Print verbatim the opening line of the material and every subsequent line through the one containing "tray_seam_angle = 15.0".
______
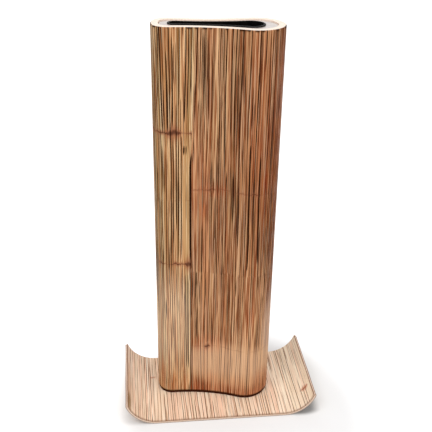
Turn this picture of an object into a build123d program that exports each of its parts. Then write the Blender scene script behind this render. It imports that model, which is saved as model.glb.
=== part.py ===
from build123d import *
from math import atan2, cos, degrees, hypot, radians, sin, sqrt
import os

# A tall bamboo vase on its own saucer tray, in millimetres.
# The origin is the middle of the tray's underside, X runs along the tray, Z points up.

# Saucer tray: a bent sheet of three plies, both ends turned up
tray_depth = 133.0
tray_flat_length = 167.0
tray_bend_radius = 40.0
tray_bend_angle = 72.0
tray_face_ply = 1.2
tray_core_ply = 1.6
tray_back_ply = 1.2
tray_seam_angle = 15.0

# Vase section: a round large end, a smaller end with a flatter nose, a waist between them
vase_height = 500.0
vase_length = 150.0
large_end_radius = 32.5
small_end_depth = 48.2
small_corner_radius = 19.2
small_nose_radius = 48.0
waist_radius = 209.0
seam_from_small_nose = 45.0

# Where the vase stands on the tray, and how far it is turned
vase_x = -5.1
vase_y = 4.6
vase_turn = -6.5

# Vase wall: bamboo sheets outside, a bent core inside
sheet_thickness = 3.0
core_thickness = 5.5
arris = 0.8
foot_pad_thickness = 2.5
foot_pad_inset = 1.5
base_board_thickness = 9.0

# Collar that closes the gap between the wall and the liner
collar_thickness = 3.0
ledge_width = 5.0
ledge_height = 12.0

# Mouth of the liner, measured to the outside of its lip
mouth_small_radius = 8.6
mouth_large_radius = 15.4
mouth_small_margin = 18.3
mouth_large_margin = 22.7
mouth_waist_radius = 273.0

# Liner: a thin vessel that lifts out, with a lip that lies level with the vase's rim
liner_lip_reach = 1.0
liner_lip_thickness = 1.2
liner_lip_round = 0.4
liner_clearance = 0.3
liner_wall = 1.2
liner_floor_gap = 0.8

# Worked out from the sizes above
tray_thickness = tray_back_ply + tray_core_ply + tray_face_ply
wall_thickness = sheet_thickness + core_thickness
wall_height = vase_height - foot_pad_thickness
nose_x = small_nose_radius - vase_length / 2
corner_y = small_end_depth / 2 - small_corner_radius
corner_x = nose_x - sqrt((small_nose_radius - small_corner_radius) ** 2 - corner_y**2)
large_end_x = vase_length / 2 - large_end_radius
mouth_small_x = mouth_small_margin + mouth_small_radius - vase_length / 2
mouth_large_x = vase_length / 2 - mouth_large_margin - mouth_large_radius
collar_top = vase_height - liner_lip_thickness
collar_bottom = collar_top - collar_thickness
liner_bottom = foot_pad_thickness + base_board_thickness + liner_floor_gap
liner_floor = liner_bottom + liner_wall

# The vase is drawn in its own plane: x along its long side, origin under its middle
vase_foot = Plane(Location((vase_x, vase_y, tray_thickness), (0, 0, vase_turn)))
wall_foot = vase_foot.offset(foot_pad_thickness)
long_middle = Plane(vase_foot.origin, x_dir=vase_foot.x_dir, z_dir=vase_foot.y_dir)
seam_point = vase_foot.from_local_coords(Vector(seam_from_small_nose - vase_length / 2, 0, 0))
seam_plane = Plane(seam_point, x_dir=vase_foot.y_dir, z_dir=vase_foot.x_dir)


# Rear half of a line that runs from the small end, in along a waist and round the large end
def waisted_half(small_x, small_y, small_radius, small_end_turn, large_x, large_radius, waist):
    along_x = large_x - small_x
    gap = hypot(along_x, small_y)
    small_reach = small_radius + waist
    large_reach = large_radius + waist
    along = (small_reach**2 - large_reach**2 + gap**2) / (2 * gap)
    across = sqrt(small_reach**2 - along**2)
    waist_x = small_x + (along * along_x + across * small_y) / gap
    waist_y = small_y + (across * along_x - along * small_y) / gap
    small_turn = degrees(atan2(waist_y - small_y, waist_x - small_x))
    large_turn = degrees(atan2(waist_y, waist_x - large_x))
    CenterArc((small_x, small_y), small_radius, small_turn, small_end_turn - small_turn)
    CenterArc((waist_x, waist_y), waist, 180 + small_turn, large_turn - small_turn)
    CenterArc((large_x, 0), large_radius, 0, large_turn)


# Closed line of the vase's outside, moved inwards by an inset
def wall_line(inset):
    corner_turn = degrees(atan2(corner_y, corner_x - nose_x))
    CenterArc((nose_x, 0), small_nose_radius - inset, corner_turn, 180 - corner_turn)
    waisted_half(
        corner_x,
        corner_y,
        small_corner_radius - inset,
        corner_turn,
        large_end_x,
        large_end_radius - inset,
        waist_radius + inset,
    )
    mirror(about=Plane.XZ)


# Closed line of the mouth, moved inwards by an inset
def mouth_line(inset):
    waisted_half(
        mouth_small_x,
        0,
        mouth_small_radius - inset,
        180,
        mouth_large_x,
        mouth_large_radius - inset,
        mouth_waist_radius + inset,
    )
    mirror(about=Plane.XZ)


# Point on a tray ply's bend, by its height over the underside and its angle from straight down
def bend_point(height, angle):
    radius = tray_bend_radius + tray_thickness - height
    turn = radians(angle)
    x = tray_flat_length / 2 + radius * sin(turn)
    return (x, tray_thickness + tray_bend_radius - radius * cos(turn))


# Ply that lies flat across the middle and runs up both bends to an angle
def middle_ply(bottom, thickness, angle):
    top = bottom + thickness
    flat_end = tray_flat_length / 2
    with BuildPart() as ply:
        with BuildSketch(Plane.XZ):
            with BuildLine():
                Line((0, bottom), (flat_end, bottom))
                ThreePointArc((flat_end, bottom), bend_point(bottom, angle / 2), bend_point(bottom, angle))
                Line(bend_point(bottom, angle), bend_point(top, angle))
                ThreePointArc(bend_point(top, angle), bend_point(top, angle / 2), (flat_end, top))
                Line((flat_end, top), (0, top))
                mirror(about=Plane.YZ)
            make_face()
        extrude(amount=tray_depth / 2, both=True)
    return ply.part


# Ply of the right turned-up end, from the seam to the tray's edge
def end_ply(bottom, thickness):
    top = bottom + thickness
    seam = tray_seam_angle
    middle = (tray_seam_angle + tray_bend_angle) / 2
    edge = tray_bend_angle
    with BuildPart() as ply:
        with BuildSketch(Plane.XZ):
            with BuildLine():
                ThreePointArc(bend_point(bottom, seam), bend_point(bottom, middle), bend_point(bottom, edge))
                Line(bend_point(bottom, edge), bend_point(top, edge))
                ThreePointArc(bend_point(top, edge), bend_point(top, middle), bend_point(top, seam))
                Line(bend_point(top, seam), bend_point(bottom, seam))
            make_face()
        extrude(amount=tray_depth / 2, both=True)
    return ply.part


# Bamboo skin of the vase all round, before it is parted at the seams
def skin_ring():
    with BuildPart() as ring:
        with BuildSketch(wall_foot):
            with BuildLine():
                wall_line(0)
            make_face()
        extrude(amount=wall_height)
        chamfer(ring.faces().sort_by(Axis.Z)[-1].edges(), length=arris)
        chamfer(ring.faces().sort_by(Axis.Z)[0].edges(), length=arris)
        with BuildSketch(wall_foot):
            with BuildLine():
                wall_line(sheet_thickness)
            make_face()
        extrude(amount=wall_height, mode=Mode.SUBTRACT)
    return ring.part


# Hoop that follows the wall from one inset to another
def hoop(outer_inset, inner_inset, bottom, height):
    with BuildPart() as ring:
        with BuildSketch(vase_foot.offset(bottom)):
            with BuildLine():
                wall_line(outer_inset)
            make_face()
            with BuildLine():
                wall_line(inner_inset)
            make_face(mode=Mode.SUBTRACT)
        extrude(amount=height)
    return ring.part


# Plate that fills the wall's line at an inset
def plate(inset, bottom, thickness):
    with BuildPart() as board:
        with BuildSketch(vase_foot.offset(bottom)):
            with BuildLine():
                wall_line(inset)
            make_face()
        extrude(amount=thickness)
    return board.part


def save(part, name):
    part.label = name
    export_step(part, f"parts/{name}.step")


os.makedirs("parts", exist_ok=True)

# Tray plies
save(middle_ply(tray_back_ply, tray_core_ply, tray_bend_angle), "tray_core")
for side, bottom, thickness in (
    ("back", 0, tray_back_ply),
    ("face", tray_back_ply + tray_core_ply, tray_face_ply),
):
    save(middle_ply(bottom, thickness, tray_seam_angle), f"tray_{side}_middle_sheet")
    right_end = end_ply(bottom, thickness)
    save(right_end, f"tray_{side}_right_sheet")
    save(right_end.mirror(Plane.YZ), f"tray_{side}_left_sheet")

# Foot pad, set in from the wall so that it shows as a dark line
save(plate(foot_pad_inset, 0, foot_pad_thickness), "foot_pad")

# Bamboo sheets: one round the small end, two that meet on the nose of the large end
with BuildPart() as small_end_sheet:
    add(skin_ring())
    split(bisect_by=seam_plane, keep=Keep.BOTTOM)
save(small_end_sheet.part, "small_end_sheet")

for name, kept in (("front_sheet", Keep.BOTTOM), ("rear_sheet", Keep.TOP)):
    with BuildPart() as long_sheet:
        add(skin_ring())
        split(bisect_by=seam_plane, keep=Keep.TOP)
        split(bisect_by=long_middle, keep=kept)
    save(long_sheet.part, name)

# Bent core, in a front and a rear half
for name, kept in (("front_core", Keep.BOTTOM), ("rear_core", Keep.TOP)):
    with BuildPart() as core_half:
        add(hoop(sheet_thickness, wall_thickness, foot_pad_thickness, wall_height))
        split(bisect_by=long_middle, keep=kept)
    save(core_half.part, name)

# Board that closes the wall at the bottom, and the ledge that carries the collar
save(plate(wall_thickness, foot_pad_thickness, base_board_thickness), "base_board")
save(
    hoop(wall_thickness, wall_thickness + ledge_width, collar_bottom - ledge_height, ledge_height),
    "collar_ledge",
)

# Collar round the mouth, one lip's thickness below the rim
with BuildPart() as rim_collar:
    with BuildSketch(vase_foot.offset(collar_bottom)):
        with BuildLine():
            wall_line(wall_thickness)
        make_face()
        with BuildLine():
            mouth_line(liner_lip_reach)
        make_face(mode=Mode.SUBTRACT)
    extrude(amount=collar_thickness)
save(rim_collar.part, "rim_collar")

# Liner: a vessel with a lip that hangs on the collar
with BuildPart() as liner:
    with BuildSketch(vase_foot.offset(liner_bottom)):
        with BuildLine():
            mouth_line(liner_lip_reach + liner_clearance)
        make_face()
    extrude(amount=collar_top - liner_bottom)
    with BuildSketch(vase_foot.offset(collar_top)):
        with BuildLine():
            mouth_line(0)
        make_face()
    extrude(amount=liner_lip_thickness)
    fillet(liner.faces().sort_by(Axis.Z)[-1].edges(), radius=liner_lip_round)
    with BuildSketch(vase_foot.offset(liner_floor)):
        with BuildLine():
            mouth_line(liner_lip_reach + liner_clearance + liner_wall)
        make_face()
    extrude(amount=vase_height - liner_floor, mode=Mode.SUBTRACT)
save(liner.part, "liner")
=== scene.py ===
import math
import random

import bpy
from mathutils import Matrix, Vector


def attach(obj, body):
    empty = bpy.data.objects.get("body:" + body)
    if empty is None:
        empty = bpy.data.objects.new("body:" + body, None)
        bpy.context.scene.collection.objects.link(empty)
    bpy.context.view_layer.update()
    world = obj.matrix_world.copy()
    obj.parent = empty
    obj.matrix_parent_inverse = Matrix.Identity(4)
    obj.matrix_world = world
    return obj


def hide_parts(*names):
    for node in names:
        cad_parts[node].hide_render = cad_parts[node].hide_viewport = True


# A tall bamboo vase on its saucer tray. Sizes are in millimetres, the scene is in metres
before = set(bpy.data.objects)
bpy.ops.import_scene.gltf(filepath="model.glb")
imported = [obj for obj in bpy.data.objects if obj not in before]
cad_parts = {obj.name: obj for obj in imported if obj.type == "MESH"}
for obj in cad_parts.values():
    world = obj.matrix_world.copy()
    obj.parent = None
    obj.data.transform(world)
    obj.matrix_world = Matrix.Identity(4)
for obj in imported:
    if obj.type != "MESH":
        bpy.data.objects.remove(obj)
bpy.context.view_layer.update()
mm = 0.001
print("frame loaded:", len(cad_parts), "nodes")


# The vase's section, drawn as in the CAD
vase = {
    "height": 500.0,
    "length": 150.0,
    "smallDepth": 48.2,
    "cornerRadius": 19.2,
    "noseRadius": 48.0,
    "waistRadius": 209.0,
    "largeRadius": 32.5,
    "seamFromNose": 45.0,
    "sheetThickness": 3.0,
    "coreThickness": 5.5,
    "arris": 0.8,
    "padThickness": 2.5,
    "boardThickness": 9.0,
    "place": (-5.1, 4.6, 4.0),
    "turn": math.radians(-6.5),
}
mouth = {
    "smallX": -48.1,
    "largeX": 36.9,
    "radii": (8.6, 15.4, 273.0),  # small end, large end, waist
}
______
Answer below —
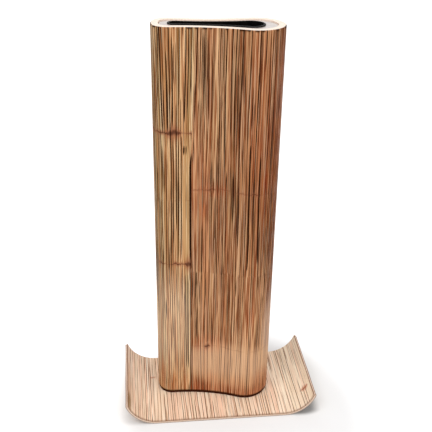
Turn this picture of an object into a build123d program that exports each of its parts. Then write the Blender scene script behind this render. It imports that model, which is saved as model.glb.
=== part.py ===
from build123d import *
from math import atan2, cos, degrees, hypot, radians, sin, sqrt
import os

# A tall bamboo vase on its own saucer tray, in millimetres.
# The origin is the middle of the tray's underside, X runs along the tray, Z points up.

# Saucer tray: a bent sheet of three plies, both ends turned up
tray_depth = 133.0
tray_flat_length = 167.0
tray_bend_radius = 40.0
tray_bend_angle = 72.0
tray_face_ply = 1.2
tray_core_ply = 1.6
tray_back_ply = 1.2
tray_seam_angle = 15.0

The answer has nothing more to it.